Roll Call: Latest News on Capitol Hill, Congress, Politics and Elections
February 7, 2016

California: Mary Bono Mack Concedes

Rep. Mary Bono Mack conceded on Friday night. Her husband, Rep. Connie Mack IV, also lost his bid for Senate this week. (Tom Williams/CQ Roll Call File Photo)

Rep. Mary Bono Mack (R-Calif.) today conceded her race to Democrat Raul Ruiz, who joins a large freshman contingent in the state’s Congressional delegation.

Ruiz was leading Bono Mack by 4,679 votes as of Thursday evening, with thousands of absentee and provisional ballots still to count.
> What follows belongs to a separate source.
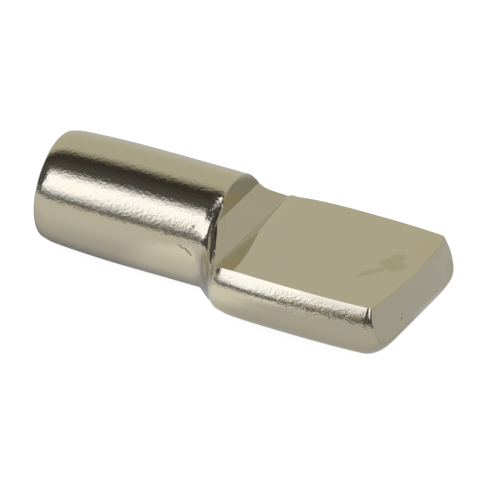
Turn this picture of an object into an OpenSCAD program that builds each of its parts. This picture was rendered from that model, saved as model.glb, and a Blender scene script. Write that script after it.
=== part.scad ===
// Shelf support pin: a round pin that plugs into a cabinet side, pressed out
// at its other end into a flat-topped spade that carries the shelf.
// One forged piece. Units are millimetres.
// X runs from the pin to the spade, Z is up, Y is across.
// The origin is on the pin's axis, where the neck starts to widen.

/* [Pin] */
// diameter of the round pin
pin_d = 5; // [4:0.05:7]
// length of the pin, from its tip to the origin
pin_len = 7; // [5:0.02:12]
// length over which the pin narrows towards its tip
lead_len = 4; // [1:0.1:4.5]
// how much smaller the radius is at the end of that narrowing
lead_drop = 0.21; // [0.05:0.01:0.5]
// rounding of the edge of the tip
tip_r = 0.1; // [0.05:0.05:0.9]

/* [Shoulder] */
// where the steep wall of the shoulder meets the slope, along X
shoulder_x = 1.18; // [0.9:0.01:2]
// how far that crease lies under the top of the pin
shoulder_drop = 1.04; // [0.6:0.01:1.6]
// steepness of the wall, in degrees
wall_angle = 80; // [65:0.5:85]
// steepness of the slope, in degrees
slope_angle = 56.6; // [40:0.2:75]
// rounding of the edge between the pin's top and the wall
edge_r = 0.16; // [0.1:0.02:0.5]

/* [Neck] */
// where the flanks start to widen into the spade, along X, at their middle
flank_start = 0.22; // [0:0.01:1]
// where they start to widen at the pressed rim
rim_start = 0.62; // [0.2:0.01:1.2]
// where the flanks have their full width
flank_end = 2.04; // [1.8:0.01:3]
// where the underside starts to widen
under_start = 0.36; // [0:0.01:1]
// where the underside has its full width
under_end = 2.8; // [2:0.01:3.5]
// where the underside starts to rise
rise_start = 0.76; // [0:0.01:1.4]
// where the underside reaches its level
rise_end = 2.02; // [1.8:0.01:3.5]

/* [Spade] */
// height of the flat above the pin's axis
flat_z = 0.46; // [-0.5:0.01:1.2]
// width of the flat at its widest
flat_w = 7.52; // [6:0.02:12]
// how much narrower each side of the flat is at its foot
foot_taper = 0.32; // [0:0.02:0.8]
// how much narrower each side of the flat is at its far end
end_taper = 0.18; // [0:0.02:0.8]
// where the flat ends, along X
flat_end = 9.1; // [7:0.02:14]
// thickness of the spade
spade_t = 2.38; // [1.6:0.01:3.5]
// how far each side swells out past the edge of the flat
side_swell = 0.45; // [0.1:0.01:0.8]
// how deep under the flat the side is widest
swell_depth = 1.29; // [0.5:0.01:1.6]
// width of the rounding of the sides
side_r = 1.44; // [0.8:0.01:2]

/* [End] */
// how far the end bows out at its middle
end_bow = 0.28; // [0.1:0.01:0.8]
// lean of the end face, outwards at the bottom, in degrees
end_lean = 19.5; // [0:0.5:30]
// rounding of the bottom edge of the end
end_r = 1.06; // [0.2:0.02:1.3]
// rounding of the corners of the end, seen from above
corner_r = 0.9; // [0.3:0.05:1.5]

/* [Hidden] */
$fn = 96;
// small overlap that keeps two cuts from only touching
lap = 0.02;
// how far the skin of the neck starts inside the pin's round edge
step = 0.004;

pin_r = pin_d / 2;
shoulder_z = pin_r - shoulder_drop;
// where the wall, run straight on, would meet the top of the pin
edge_x = shoulder_x - shoulder_drop / tan(wall_angle);
foot_x = shoulder_x + (shoulder_z - flat_z) / tan(slope_angle);
half_w = flat_w / 2;
spade_z = flat_z - spade_t;
// the side is a rounded flank: widest at mid_z, side_r wide; up_r is its height
// above that line
mid_z = flat_z - swell_depth;
up_r = swell_depth / sqrt(1 - pow(1 - side_swell / side_r, 2));
// before the press the top falls from the pin's top to the flank's top
top_fall = pin_r - mid_z - up_r;
top_end = foot_x + side_swell;
// the bottom edge's rounding stays under the line where the side is widest
bottom_r = min(end_r, spade_t - swell_depth - lap);
end_radius = (half_w * half_w + end_bow * end_bow) / (2 * end_bow);
// furthest the end reaches, at the bottom of its lean
end_x = flat_end + (spade_t - bottom_r) * tan(end_lean);
// the loft is cut back by the end cone, so it runs on a little past it
loft_end = end_x + lap;
// where the rim lies on the rounded side, as a share of its height
rim_height = shoulder_z / pin_r;
// points round one section, and the stations along X
ring_n = 72;
neck_steps = 30;
spade_steps = 8;
end_steps = 9;
spade_start = max(under_end, rise_end, flank_end);
round_start = end_x - corner_r;
stations = concat(
  [0, edge_x / 2],
  [for (i = [0 : neck_steps - 1])
    edge_x - edge_r + (spade_start - edge_x + edge_r) * pow(i / neck_steps, 1.25)],
  [for (i = [0 : spade_steps - 1]) spade_start + (round_start - spade_start) * i / spade_steps],
  [for (i = [0 : end_steps - 1]) round_start + corner_r * sin(90 * i / end_steps)],
  [loft_end]);

function clamp(t) = min(max(t, 0), 1);
function ease(t) = let (u = clamp(t)) u * u * (3 - 2 * u);
// the same with a slower start and a quicker end; late_ease holds back the most
function mid_ease(t) = let (u = clamp(t)) pow(u, 3) * (4 - 3 * u);
function late_ease(t) = let (u = clamp(t)) pow(u, 4) * (5 - 4 * u);
// quick from the start, slowing to its end
function early_ease(t) = let (u = clamp(t)) u * (2 - u);
// how far a quarter round of radius r has fallen away at x, when it starts at x0
function fall(x, x0, r) = let (t = clamp((x - x0) / r)) r * (1 - sqrt(max(1 - t * t, 0)));

// half width of the flat along X: widest halfway, a little narrower at both ends
function flat_half(x) =
  let (middle = (foot_x + flat_end) / 2, t = abs(x - middle) / (flat_end - middle))
  half_w - (x < middle ? foot_taper : end_taper) * pow(min(t, 1.3), 2.5);

// how far the top's rounded edge has fallen away at x, until the wall takes over
function edge_fall(x) =
  fall(x, edge_x - edge_r * tan(wall_angle / 2), edge_r)
  * clamp((foot_x - x) / (foot_x - shoulder_x));

// one section at x, before the press: a circle at the pin, the rounded spade
// further on
function section(x) =
  let (
    rim = late_ease((x - rim_start) / (flank_end - rim_start)),
    flank = mid_ease((x - flank_start) / (flank_end - flank_start)),
    under = early_ease((x - under_start) / (under_end - under_start)),
    rise = ease((x - rise_start) / (rise_end - rise_start)),
    drop = ease((x - edge_x) / (top_end - edge_x)),
    wide = flat_half(x) + side_swell - side_r,
    corner = fall(x, round_start, corner_r),
    mid = rim * mid_z,
    start_r = pin_r - step,
    r_up = start_r - edge_fall(x) - drop * top_fall - mid,
    r_low = start_r - rise * (pin_r + spade_z) + mid - fall(x, end_x - bottom_r, bottom_r))
  [for (i = [0 : ring_n - 1])
    let (a = 360 * i / ring_n,
         // how wide it has grown: soonest at the underside, latest at the rim
         f = flank + (under - flank) * max(-sin(a), 0)
             + (rim - flank) * ease(sin(a) / rim_height),
         r_y = start_r + f * (side_r - start_r),
         y = r_y * cos(a) + (f * wide - corner) * max(min(cos(a) * ring_n / 4, 1), -1),
         z = mid + (sin(a) > 0 ? r_up : r_low) * sin(a))
    [x, y, z]];

// round pin with a slightly narrowing lead-in and a rounded tip
module pin() {
  lead_r = (lead_len * lead_len + lead_drop * lead_drop) / (2 * lead_drop);
  tip_radius = pin_r - lead_drop;
  rotate([0, 90, 0])
    rotate_extrude()
      intersection() {
        translate([0, -pin_len]) union() {
          square([tip_radius - tip_r, pin_len]);
          translate([0, tip_r]) square([pin_r, pin_len - tip_r]);
          translate([tip_radius - tip_r, tip_r]) circle(r = tip_r);
        }
        union() {
          translate([0, -pin_len + lead_len]) square([pin_r, pin_len - lead_len]);
          translate([pin_r - lead_r, -pin_len + lead_len]) circle(r = lead_r);
        }
      }
}

// neck and spade as one skin over the sections
module spade_skin() {
  n = ring_n;
  last = len(stations) - 1;
  points = [for (x = stations) each section(x)];
  sides = [for (s = [0 : last - 1], i = [0 : n - 1])
    let (a = s * n + i, b = s * n + (i + 1) % n)
    each [[a, b + n, b], [a, a + n, b + n]]];
  start_cap = [[for (i = [0 : n - 1]) i]];
  end_cap = [[for (i = [n - 1 : -1 : 0]) last * n + i]];
  polyhedron(points = points, faces = concat(sides, start_cap, end_cap));
}

// the end face: part of a wide cone, bowed across and leaning outwards
module end_cone() {
  low = -pin_r - end_r;
  high = pin_r + end_r;
  translate([flat_end - end_radius, 0, low])
    cylinder(h = high - low,
             r1 = end_radius + (flat_z - low) * tan(end_lean),
             r2 = end_radius + (flat_z - high) * tan(end_lean), $fn = 360);
}

// what the press takes away from above: wall, slope and flat, straight across
module press() {
  high = pin_r + end_r;
  far = end_x + end_r;
  rotate([90, 0, 0])
    linear_extrude(height = 2 * flat_w, center = true)
      polygon([[shoulder_x, shoulder_z], [foot_x, flat_z], [far, flat_z], [far, high],
               [shoulder_x - (high - shoulder_z) / tan(wall_angle), high]]);
}

module support_pin() {
  color([0.72, 0.68, 0.6])
    difference() {
      union() {
        pin();
        intersection() {
          spade_skin();
          end_cone();
        }
      }
      press();
    }
}

support_pin();
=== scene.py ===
import math

import bmesh
import bpy
import numpy as np
from mathutils import Matrix, Vector


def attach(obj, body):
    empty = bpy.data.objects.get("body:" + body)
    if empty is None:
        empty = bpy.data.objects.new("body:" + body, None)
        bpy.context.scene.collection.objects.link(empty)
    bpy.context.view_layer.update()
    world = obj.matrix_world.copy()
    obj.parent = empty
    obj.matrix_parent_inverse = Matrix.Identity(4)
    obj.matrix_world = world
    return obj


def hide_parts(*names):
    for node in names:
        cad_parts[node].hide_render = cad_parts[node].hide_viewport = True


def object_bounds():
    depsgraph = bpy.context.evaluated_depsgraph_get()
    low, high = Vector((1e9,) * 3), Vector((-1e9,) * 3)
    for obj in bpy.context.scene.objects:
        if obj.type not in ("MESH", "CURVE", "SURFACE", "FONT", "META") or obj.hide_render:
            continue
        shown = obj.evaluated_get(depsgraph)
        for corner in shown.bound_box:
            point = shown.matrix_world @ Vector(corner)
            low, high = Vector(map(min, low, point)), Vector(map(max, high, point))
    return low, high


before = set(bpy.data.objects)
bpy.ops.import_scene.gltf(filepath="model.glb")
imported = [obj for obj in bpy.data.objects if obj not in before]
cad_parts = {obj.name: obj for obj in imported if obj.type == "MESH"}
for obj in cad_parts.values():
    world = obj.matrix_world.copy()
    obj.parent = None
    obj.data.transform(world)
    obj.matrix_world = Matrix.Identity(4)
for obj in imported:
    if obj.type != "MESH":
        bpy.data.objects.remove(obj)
cad_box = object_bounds()
MM = 0.001

# ---------------------------------------------------------------- sizes, in mm
# the pin, its lead-in, the soft rounding behind the tip and the tip's rounded edge
PIN_R, PIN_LEN = 2.5, 7.0
LEAD_LEN, LEAD_DROP = 4.0, 0.15
TIP_LEN, TIP_DEPTH = 0.70, 0.10
TIP_R = 0.10
# shoulder: rounded edge over a steep wall, a crease, then the slope down to the flat
SHOULDER_X, SHOULDER_DROP = 1.18, 1.04
EDGE_R, WALL, SLOPE = 0.03, 80.0, 56.6
# the flat lies a little lower at its foot
FOOT_DIP, FOOT_DIP_LEN = 0.062, 1.7
# where the flanks widen, the underside widens and the underside rises
RIM_A, FLANK_A, FLANK_B = 0.62, 0.22, 2.04
UNDER_A, UNDER_B = 0.29, 2.80
RISE_A, RISE_B = 0.76, 2.02
# the flat: height, width, how much narrower each side is at its foot and its end
FLAT_Z, FLAT_W, FLAT_END = 0.46, 7.52, 9.10
FOOT_TAPER, FOOT_TAPER_FRONT, END_TAPER = 0.32, 0.15, 0.18
# the spade's thickness and sides, and the shape of its end
SPADE_T, SIDE_SWELL, SWELL_DEPTH, SIDE_R = 2.38, 0.45, 1.29, 1.44
END_BOW, END_LEAN, END_R, CORNER_R = 0.28, 19.5, 1.06, 0.90
# softness of the neck's rim, the foot, the crease and the rim of the end
RIM_SOFT, FOOT_SOFT, CREASE_SOFT, END_RIM = 0.02, 0.03, 0.04, 0.10
# wear of the shoulder's corners: its length before the wall, how steeply it sets in
# and how soon, how steep it is at the wall low and high on the corner, and the share
# of it that the far corner has
WORN_LEN, WORN_SET, WORN_TURN = 0.62, 0.17, 0.1
WORN_END, WORN_END_MORE, WORN_FAR = 0.38, 0.30, 0.55
# what the press pushed out at the front: how far, where it starts and how much later
# it starts low down
BURR, BURR_X, BURR_LATER = 0.17, 0.84, 0.26
# how much flatter the sides are under the rim and at their foot, and the front side
# from halfway down
UNDER_RIM_FLAT, FOOT_FLAT, FRONT_FLAT = 0.22, 0.03, 0.084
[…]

“Dr. Ruiz will do a fine job if he is guided as well by the people of the Congressional district as I was. Please give him the opportunity to succeed,” Bono Mack said in a statement.

Ruiz, a physician, was a top recruit of the Democratic Congressional Campaign Committee, which launched a media campaign against Bono Mack in mid-September. That set off a spending war among outside groups from both sides, as the district moved squarely onto the competitive playing field.

Bono Mack represented the Palm Springs-based district in the House for seven full terms. She entered Congress in 1998 through a special election to replace her late husband, Sonny Bono. In 2008, she married Rep. Connie Mack (R-Fla.), who lost his bid for Senate on Tuesday.

“After 25 years of public life in the beautiful desert, it is now time for me to start a new chapter in my life,” Bono Mack said in her statement.

Bono Mack is the 23rd House incumbent to lose in the general election. California Reps. Brian Bilbray (R) and Dan Lungren (R) remain in races that are outstanding, along with a few more in other states.


    “…also lost his bid…”: I realise that it is a teeny-weeny detail, but the caption that accompanies the photo needs to be corrected, certainly matched with the article, which correctly points out that Mack the 4th lost a bid for a different office. Also, I may be wrong here, but this is the first time that both spouses lost Congressional bids since the Hubbards of KY -Carroll and Carol- in 1992. As for Bono Mack, she has had a good run, and will have a bright future ahead of her. Shame, though, that the party will lurch even more rightward with the departures of her and likeminded people.